In a decision that may herald heightened litigation risks for certain businesses that collect consumer information, the U.S. District Court for the District of Massachusetts just joined the California State Supreme Court in taking a broad view of what constitutes “personal identification information” (PII) and an arguably dim view of the common marketing practice of “reverse data mining.” See Tyler v. Michaels Stores, Inc.
Under the statutes of certain states, most notably the Song-Beverly Credit Card Act in California, businesses are generally prohibited, subject to certain exceptions, from requesting or requiring that a customer provide PII that is then recorded by the business. Last year, in a decision that spawned literally hundreds of class actions against national retailers doing business in California, the California Supreme Court in Pineda v. Williams-Sonoma held that under the Song-Beverly Act, ZIP codes constituted PII.
In adopting such a broad view of PII, the Pineda court reasoned that a ZIP code is “information unnecessary to the sales transaction” and is “similar to [the cardholder’s] address or telephone number” because “it can be used, together with the cardholder’s name, to locate his or her full address” through the practice of reverse data mining. As a result of Pineda, businesses that collect consumer ZIP codes during the course of a credit card transaction could be subject to mandatory statutory penalties of up to $1000 per credit card transaction in the state of California.
Expressly relying on Pineda, Melissa Tyler, the plaintiff in Michaels, sued Michaels Stores for allegedly violating a Massachusetts statute (Section 105) that forbids the collection of PII from consumers during a credit card transaction, as well as for unjust enrichment.
Similar to the Song-Beverly Act, Section 105 states in relevant part that “no person, firm, partnership, corporation or other business entity that accepts a credit card for a business transaction shall write, cause to be written or require that a credit card holder write personal identification information, not required by the credit card issuer, on the credit card transaction form. Personal identification information shall include, but shall not be limited to, a credit card holder’s address or telephone number.” However, unlike the Song-Beverly Act, Section 105 does not provide for mandatory statutory damages.
Tyler alleged that during several credit card transactions, Michaels had requested her ZIP code, and she had provided it under the mistaken impression that it was required in order to complete the transaction. Michaels allegedly did not use the ZIP code as a fraud-prevention technique, nor did the credit card companies require that the ZIP code be provided. Instead, Michaels allegedly “used Tyler’s name and ZIP code in conjunction with other commercially available databases to find her address and phone number. Tyler then allegedly received unwanted marketing materials.”
The court nonetheless granted the motion, holding that the plaintiff had failed to claim actual damages, because she had alleged only receiving unwanted mail, not that the information collected was sold or otherwise exposed her to an increased risk of fraud.
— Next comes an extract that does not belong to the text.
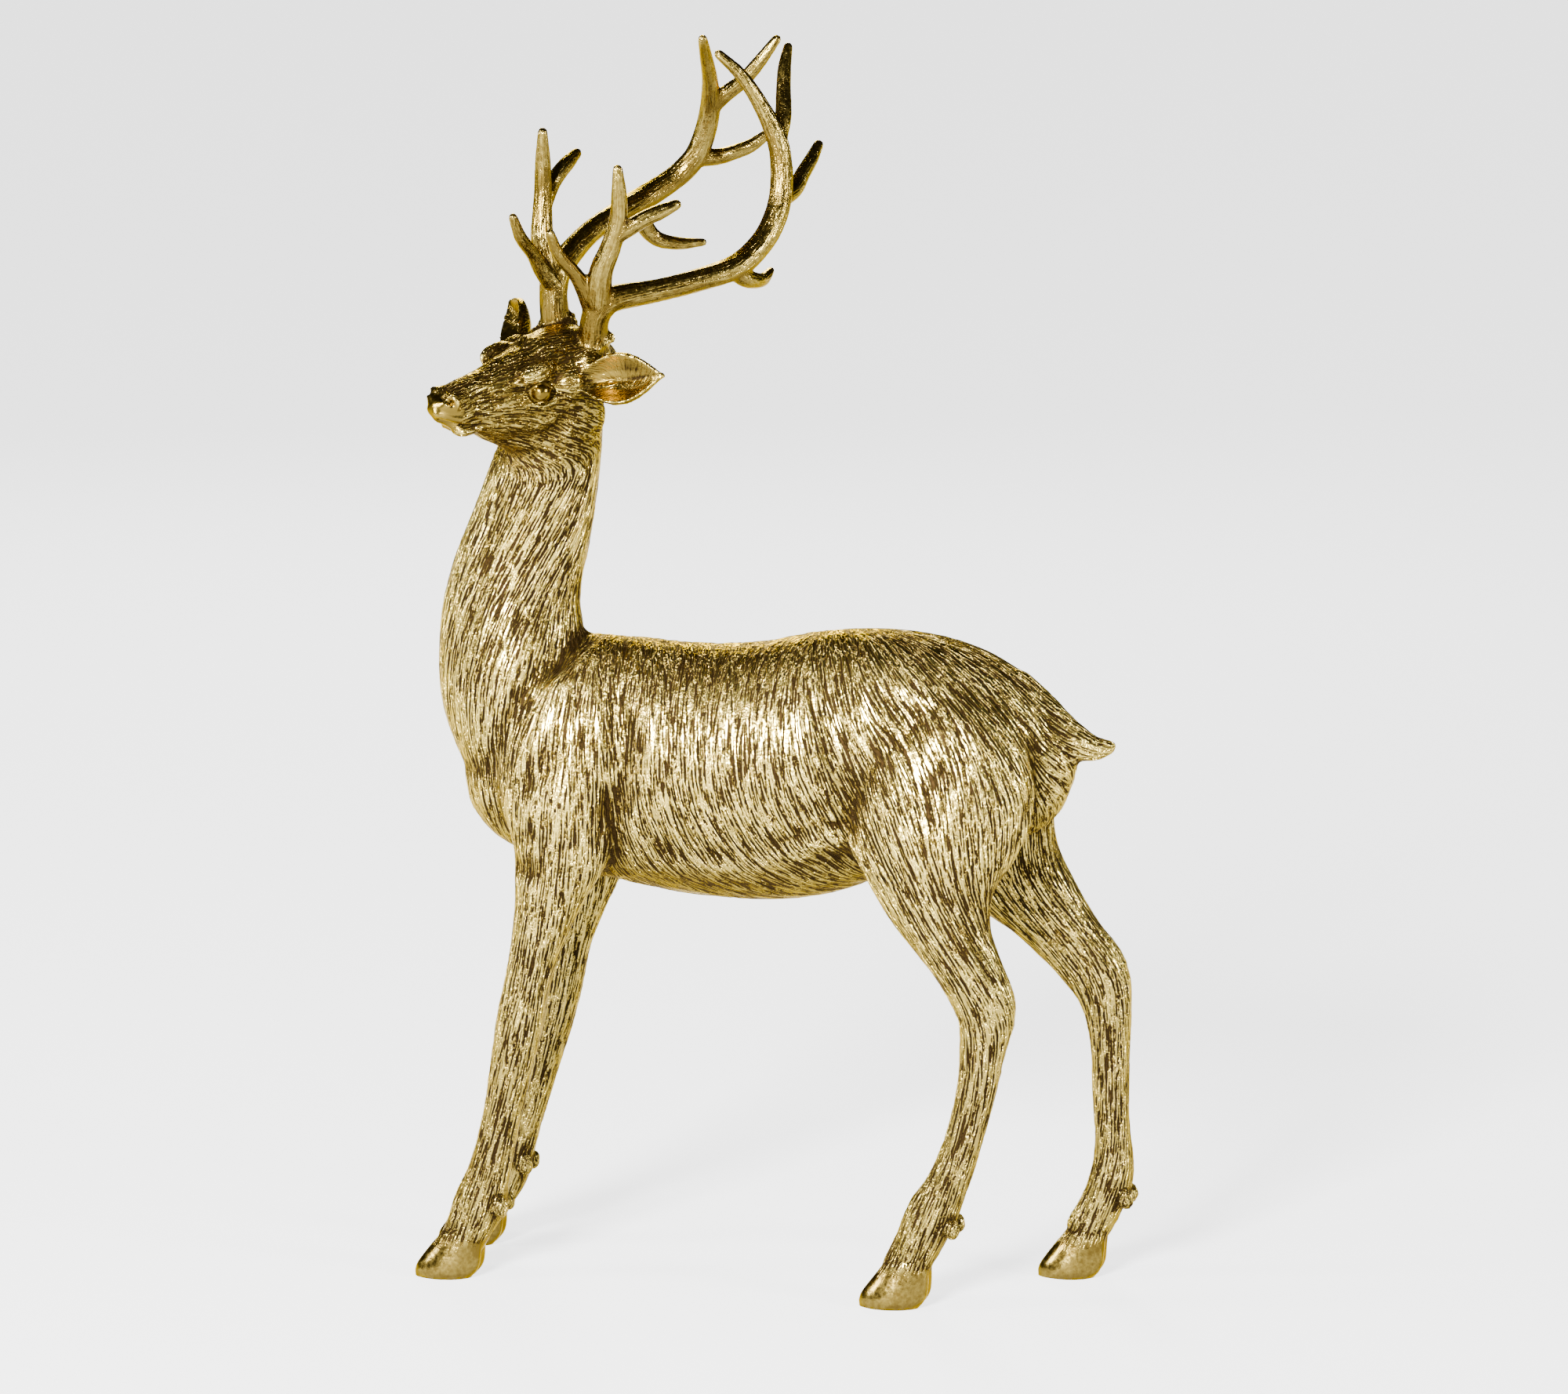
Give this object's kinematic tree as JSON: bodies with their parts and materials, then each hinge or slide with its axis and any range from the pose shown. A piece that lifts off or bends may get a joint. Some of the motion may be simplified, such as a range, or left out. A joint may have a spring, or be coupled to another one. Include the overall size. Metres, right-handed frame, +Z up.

Notably, however, in a section of the opinion captioned "Conclusion and Reflections," the Michaels court warned that "[s]ince retailers so routinely request a customer's ZIP code at the point-of-sale in a credit card transaction, they ought note here that this Court holds Michaels potentially to have violated Section 105(a) if such request was made during a transaction in which the credit card issuer did not require such disclosure," but that relief has been denied here only because the statute was intended to prevent fraud, not the alleged "receipt of unwanted commercial mail," which while "irritating" is "inconsequential.”
Although companies doing business in Massachusetts may have dodged a proverbial bullet in Michaels, the opinion echoes some of the same themes found in the opinion of the California Supreme Court in Pineda. For example, both courts appeared uncomfortable with the practice of businesses collecting information at the point of sale without disclosing to the customer either that the information was not required to complete the transaction or would be used to obtain additional information about the customer for marketing purposes.
Thus consumer lawsuits arising from this practice, for example, where the information collected and mined is subsequently stolen or misused, may find a sympathetic judicial audience. Moreover, the dicta in Michaels, combined with the Pineda opinion, may very well embolden plaintiffs to file lawsuits in states with statutes similar to those in California and Massachusetts seeking statutory and other damages.